The better Major League Baseball franchise management teams, though, know to replenish the “farm team” roster with players who can help the minor-league outfit keep winning, and winning does produce bigger crowds, which produce more revenue, which enables the team to afford to pay the better players, who keep the winning tradition alive.

Do you get my drift?

It wasn’t that way when Amarillo was home to “independent” baseball teams that played in that rathole/dump at the Tri-State Fairgrounds. It’s a new era for minor-league baseball in Amarillo. The fans are reaping a nice reward with a winning baseball team.

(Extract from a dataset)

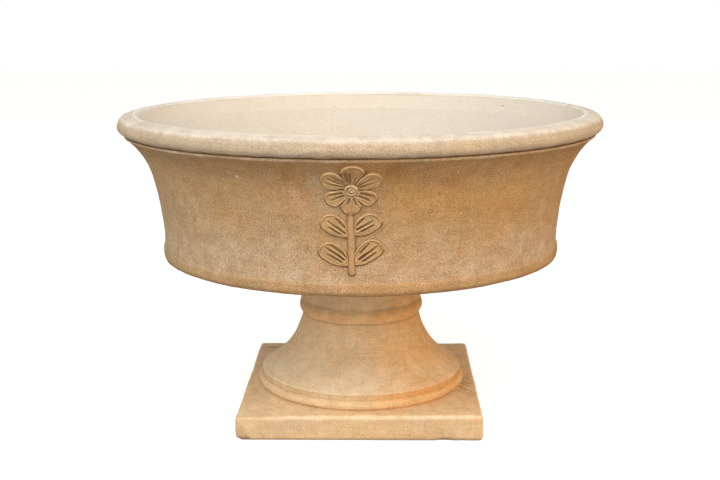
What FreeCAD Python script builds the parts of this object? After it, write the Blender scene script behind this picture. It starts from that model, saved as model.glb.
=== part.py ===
# Urn planter in sand-coloured fired clay: a wide low bowl with a flared wall, a thick rolled rim
# and a flower sprig on its front, standing on a hollow turned foot with a square plinth.
# Lengths are in millimetres and angles in degrees. +Z is up and the origin is the middle of
# the plinth's underside. The flower faces -Y.
import FreeCAD, Part
import math
import os
from FreeCAD import Vector, Rotation, Placement

# Square plinth
plinth_side = 396.0
plinth_height = 42.0
plinth_corner_radius = 7.0
plinth_edge_radius = 4.0
plinth_margin = 20.0
plinth_ledge = 13.0

# Foot: a base moulding, a step, the flare, a groove, a bead and the collar that carries the bowl
foot_moulding_height = 15.0
foot_moulding_bulge = 3.5
foot_step_depth = 7.0
foot_step_height = 9.0
flare_height = 96.0
flare_edge_setback = 6.0
flare_lip_height = 2.5
flare_arc_radius = 132.0
neck_radius = 100.5
neck_groove_depth = 1.5
neck_groove_height = 3.0
bead_height = 22.0
bead_bulge = 4.0
collar_projection = 2.5
collar_height = 32.0
collar_edge_radius = 3.0
foot_wall = 27.0

# Seat between foot and bowl: a soft ring, and a ring spigot in a round socket
seat_ring_thickness = 3.0
seat_ring_setback = 3.0
seat_ring_clearance = 1.0
spigot_wall = 15.0
spigot_length = 14.0
socket_ledge = 5.0
socket_clearance = 1.5
socket_extra_depth = 5.0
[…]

However, when the “parent club” calls the names of the players responsible for the winning, well … you know how it goes.

Get used to it, Sod Poodles fans.

Heading to the Sod Poodles souvernir shop

I have just made a command decision, which is easy to do, given that I am the only one who follows my own orders.

My wife and I are heading to Amarillo in a few weeks. We’ll spend a couple of nights there before shoving off on one of those bucket-list sojourns in our fifth wheel.

Before we go, though, I intend to visit the Amarillo Sod Poodles souvenir shop, which I’ll presume is somewhere downtown.

I want a Sod Poodles ballcap. I might even purchase a t-shirt.

Is this a big deal? Well, yeah … kinda.

I want to support the city’s AA minor league baseball team. I cannot get to any games, given that I live now in Collin County, which is about a seven-hour drive southeast of the Texas Panhandle.

However, I intend to visit the Soddies’ shop. I want to wear the team’s colors when I venture about my daily errands once we return home.

Oh, and I intend to wear the cap while we’re motoring across western Canada. Maybe our north-of-the-border neighbors will ask about that goofy-looking critter that adorns the cap.

I’ll try my best to provide an answer.